## What you need to do:
Give back the exact lines spanning from the line with "# Tartan cloth: the" to the line with "if empty is", with both of those lines included and no others.

(Entries with model source code)
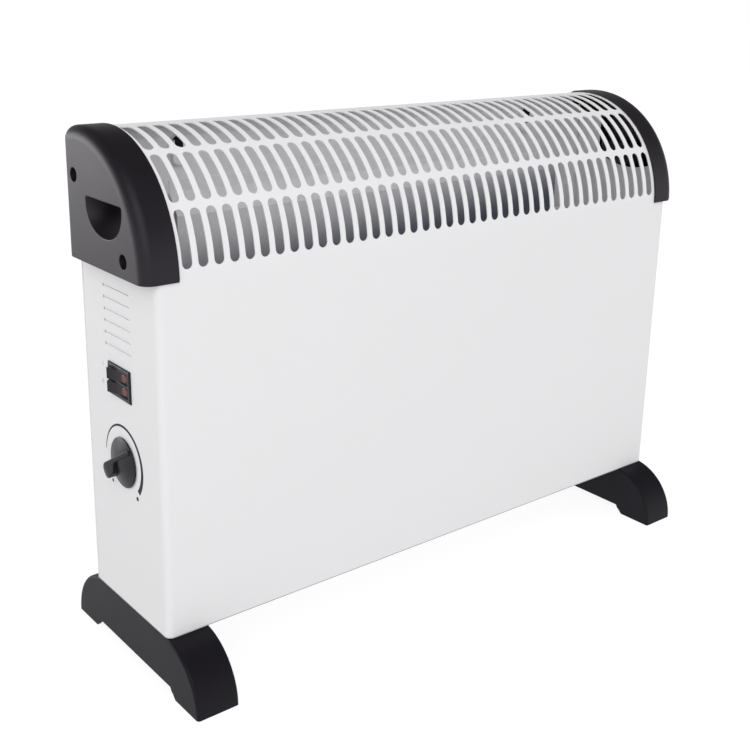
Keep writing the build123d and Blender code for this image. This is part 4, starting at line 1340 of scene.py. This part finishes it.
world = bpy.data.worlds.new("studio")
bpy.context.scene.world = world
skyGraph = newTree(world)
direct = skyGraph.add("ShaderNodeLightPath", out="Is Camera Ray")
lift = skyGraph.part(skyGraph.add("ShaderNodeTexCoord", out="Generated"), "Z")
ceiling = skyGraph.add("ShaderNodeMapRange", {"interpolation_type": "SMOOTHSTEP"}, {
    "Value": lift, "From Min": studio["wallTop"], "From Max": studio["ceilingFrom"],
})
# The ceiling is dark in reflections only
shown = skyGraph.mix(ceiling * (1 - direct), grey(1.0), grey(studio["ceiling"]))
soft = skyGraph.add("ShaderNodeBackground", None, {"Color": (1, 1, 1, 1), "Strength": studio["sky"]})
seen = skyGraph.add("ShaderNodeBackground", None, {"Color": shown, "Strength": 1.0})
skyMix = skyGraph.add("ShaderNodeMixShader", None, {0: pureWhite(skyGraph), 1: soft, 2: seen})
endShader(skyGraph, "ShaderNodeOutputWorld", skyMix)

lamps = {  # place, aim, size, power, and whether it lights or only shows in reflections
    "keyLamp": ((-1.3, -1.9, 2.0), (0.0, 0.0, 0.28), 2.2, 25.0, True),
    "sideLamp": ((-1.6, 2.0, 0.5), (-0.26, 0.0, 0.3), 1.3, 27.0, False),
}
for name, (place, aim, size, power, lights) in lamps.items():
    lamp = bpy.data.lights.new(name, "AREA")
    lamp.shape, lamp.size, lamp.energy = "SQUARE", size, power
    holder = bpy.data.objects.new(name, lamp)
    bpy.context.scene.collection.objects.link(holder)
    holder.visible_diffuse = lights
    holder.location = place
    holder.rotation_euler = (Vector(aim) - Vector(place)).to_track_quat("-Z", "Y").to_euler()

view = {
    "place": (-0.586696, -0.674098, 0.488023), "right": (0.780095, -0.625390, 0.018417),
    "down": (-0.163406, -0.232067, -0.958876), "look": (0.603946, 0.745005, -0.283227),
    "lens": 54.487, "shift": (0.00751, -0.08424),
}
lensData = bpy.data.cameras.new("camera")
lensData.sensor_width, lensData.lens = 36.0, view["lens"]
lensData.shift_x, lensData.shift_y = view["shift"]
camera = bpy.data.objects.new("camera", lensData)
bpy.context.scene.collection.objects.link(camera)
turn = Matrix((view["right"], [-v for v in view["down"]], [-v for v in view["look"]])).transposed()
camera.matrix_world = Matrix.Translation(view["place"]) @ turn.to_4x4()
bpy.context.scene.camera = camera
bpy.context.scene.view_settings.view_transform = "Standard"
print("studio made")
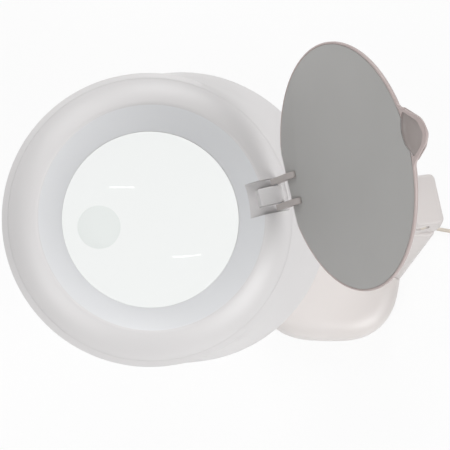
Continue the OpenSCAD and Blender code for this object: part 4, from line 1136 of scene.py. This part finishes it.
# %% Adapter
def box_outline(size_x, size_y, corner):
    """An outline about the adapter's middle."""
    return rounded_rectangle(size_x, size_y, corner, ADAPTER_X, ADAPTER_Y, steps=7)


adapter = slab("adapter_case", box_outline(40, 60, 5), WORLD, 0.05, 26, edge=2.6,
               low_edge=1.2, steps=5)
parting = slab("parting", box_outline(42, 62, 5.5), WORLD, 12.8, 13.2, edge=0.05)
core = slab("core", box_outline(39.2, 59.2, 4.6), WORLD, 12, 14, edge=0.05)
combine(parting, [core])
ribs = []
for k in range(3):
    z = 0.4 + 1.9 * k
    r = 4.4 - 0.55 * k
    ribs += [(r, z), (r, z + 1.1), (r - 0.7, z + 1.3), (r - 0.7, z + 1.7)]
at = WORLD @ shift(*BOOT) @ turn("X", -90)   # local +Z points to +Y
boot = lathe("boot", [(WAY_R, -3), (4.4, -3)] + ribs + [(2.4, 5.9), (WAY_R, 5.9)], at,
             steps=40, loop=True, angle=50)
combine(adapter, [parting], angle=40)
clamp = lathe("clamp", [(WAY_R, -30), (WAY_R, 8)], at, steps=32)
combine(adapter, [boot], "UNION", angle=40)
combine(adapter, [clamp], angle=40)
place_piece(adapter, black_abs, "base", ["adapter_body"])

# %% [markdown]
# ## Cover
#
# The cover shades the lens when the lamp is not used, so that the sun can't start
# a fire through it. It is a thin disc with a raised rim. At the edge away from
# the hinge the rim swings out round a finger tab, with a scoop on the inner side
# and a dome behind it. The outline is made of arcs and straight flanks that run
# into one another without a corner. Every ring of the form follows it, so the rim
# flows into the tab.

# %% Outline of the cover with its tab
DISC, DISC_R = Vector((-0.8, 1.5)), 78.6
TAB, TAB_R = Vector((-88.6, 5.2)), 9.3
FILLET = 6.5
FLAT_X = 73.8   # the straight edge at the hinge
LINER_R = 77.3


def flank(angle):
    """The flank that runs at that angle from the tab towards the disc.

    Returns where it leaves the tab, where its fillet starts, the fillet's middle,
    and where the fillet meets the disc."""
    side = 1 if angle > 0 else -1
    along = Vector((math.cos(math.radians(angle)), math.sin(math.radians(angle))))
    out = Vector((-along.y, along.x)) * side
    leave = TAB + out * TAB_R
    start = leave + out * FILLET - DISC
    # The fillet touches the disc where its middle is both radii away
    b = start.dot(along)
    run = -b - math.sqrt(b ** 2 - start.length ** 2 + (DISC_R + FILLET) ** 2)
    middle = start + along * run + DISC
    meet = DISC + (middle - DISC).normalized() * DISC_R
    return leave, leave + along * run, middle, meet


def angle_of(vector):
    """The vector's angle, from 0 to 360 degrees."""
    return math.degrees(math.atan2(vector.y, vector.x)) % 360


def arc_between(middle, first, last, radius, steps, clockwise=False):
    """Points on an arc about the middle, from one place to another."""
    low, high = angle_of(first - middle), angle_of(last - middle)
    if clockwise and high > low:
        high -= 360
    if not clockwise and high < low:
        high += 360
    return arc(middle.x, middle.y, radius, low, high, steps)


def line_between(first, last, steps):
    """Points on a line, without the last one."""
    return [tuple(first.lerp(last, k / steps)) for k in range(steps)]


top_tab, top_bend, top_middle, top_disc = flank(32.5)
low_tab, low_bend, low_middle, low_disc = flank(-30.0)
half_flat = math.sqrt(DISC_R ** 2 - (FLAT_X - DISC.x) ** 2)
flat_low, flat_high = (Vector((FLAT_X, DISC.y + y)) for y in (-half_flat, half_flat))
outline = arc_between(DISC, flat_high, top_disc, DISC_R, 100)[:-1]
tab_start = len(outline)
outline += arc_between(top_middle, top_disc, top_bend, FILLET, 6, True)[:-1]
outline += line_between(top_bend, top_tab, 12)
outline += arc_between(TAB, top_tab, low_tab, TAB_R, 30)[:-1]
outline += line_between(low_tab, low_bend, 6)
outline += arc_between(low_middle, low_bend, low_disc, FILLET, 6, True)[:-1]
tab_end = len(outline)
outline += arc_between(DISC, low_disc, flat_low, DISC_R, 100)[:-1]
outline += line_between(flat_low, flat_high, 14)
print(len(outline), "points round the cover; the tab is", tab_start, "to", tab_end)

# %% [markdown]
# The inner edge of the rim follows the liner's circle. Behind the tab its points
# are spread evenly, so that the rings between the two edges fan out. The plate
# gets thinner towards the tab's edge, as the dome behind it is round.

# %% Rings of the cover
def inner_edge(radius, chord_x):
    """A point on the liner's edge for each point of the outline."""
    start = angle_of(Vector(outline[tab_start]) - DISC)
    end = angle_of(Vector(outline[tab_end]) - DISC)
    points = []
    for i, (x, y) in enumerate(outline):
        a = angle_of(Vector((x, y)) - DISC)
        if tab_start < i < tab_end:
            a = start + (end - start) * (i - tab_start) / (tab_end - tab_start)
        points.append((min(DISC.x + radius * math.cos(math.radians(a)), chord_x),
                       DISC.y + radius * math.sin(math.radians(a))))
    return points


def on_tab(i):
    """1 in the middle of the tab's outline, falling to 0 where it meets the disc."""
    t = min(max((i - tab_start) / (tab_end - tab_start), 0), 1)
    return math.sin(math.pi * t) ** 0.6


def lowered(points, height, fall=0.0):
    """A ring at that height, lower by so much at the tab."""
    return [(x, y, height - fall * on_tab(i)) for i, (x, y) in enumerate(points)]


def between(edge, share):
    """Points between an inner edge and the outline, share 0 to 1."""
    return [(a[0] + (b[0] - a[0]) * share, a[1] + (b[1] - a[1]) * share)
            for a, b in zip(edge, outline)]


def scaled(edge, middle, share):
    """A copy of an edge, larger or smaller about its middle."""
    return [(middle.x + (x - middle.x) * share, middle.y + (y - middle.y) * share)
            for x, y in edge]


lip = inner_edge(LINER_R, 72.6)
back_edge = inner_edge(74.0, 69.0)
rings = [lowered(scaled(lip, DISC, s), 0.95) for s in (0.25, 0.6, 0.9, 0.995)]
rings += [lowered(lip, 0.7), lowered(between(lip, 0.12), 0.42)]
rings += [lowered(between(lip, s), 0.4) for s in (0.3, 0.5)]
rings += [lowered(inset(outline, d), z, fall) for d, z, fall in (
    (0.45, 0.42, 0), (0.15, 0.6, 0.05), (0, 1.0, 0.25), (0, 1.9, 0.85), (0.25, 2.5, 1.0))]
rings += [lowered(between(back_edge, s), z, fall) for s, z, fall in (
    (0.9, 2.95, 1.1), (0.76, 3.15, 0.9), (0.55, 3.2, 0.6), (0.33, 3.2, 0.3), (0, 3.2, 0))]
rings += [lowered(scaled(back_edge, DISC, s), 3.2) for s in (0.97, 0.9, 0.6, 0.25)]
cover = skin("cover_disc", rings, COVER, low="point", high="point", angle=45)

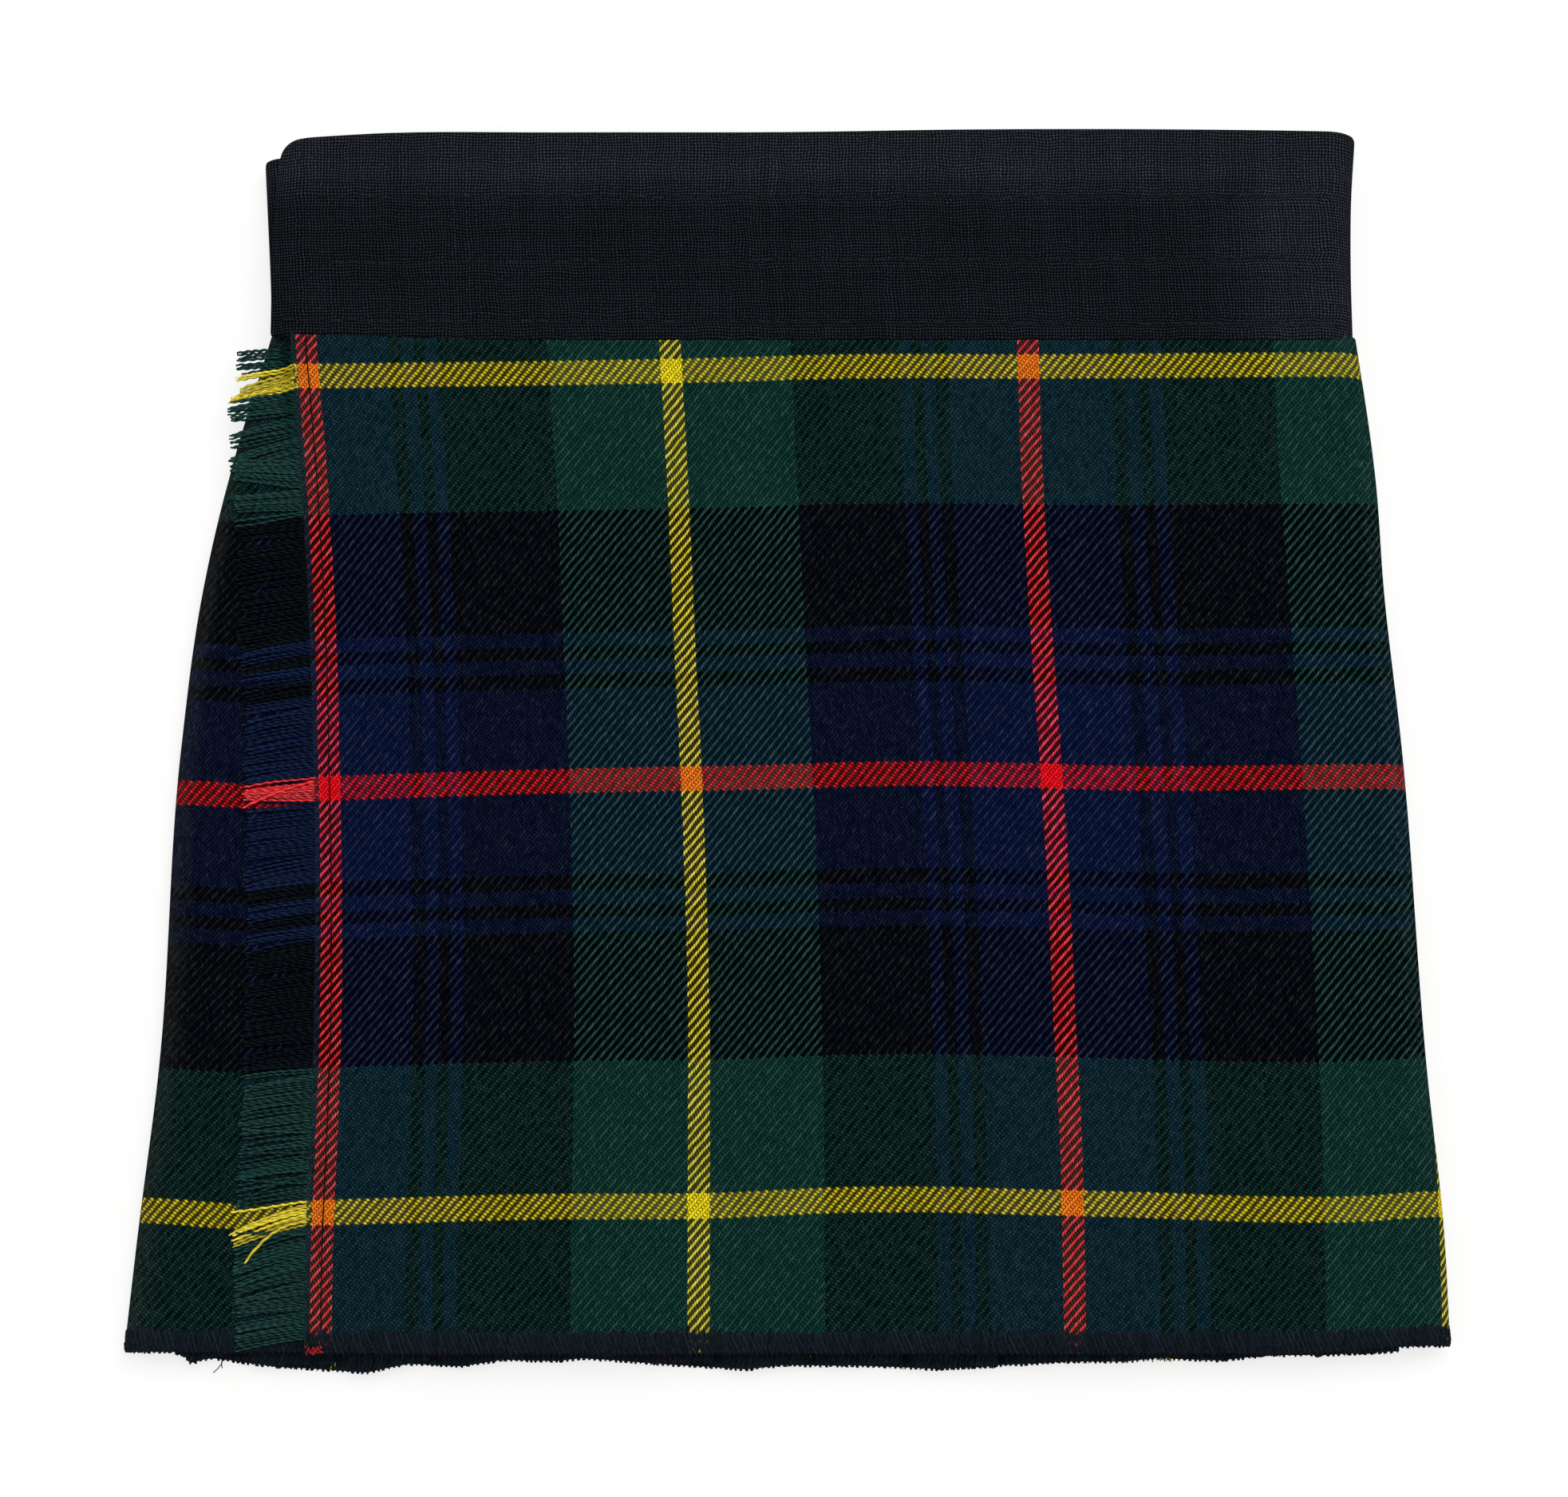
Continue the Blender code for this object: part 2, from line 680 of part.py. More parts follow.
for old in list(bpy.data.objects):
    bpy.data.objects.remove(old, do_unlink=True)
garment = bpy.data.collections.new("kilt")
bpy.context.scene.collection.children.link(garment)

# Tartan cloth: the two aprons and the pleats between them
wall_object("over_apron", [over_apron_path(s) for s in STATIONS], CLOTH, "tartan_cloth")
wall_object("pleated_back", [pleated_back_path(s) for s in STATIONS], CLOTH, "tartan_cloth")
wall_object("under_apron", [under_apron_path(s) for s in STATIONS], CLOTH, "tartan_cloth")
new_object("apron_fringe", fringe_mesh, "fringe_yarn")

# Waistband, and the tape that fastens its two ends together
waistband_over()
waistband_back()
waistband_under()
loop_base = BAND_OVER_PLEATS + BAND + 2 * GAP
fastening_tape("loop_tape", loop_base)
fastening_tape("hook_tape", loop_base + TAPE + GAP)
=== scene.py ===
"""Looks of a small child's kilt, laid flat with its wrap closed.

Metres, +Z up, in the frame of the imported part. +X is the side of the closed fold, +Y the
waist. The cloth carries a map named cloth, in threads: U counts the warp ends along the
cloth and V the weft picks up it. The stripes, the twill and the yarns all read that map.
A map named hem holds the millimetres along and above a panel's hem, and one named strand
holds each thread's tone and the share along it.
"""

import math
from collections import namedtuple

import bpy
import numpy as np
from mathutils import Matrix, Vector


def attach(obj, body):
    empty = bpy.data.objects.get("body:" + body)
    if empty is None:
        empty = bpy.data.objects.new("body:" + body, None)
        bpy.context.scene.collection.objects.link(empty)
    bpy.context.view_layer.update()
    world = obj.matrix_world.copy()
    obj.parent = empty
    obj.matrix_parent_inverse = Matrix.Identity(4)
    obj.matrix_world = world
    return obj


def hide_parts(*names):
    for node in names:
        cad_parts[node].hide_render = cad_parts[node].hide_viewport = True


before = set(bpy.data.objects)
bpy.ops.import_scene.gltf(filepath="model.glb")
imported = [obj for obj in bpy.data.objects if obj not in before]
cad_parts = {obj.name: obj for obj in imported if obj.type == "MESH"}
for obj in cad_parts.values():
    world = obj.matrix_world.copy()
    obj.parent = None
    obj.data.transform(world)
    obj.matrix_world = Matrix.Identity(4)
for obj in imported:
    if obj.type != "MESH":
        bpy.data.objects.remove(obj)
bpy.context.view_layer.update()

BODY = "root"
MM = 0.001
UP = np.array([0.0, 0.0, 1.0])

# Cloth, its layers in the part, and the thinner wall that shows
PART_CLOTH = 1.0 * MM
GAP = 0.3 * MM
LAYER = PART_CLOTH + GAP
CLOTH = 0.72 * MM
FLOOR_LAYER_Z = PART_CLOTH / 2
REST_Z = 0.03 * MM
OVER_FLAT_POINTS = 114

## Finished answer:
# Tartan cloth: the two aprons and the pleats between them
wall_object("over_apron", [over_apron_path(s) for s in STATIONS], CLOTH, "tartan_cloth")
wall_object("pleated_back", [pleated_back_path(s) for s in STATIONS], CLOTH, "tartan_cloth")
wall_object("under_apron", [under_apron_path(s) for s in STATIONS], CLOTH, "tartan_cloth")
new_object("apron_fringe", fringe_mesh, "fringe_yarn")

# Waistband, and the tape that fastens its two ends together
waistband_over()
waistband_back()
waistband_under()
loop_base = BAND_OVER_PLEATS + BAND + 2 * GAP
fastening_tape("loop_tape", loop_base)
fastening_tape("hook_tape", loop_base + TAPE + GAP)
=== scene.py ===
"""Looks of a small child's kilt, laid flat with its wrap closed.

Metres, +Z up, in the frame of the imported part. +X is the side of the closed fold, +Y the
waist. The cloth carries a map named cloth, in threads: U counts the warp ends along the
cloth and V the weft picks up it. The stripes, the twill and the yarns all read that map.
A map named hem holds the millimetres along and above a panel's hem, and one named strand
holds each thread's tone and the share along it.
"""

import math
from collections import namedtuple

import bpy
import numpy as np
from mathutils import Matrix, Vector


def attach(obj, body):
    empty = bpy.data.objects.get("body:" + body)
    if empty is None:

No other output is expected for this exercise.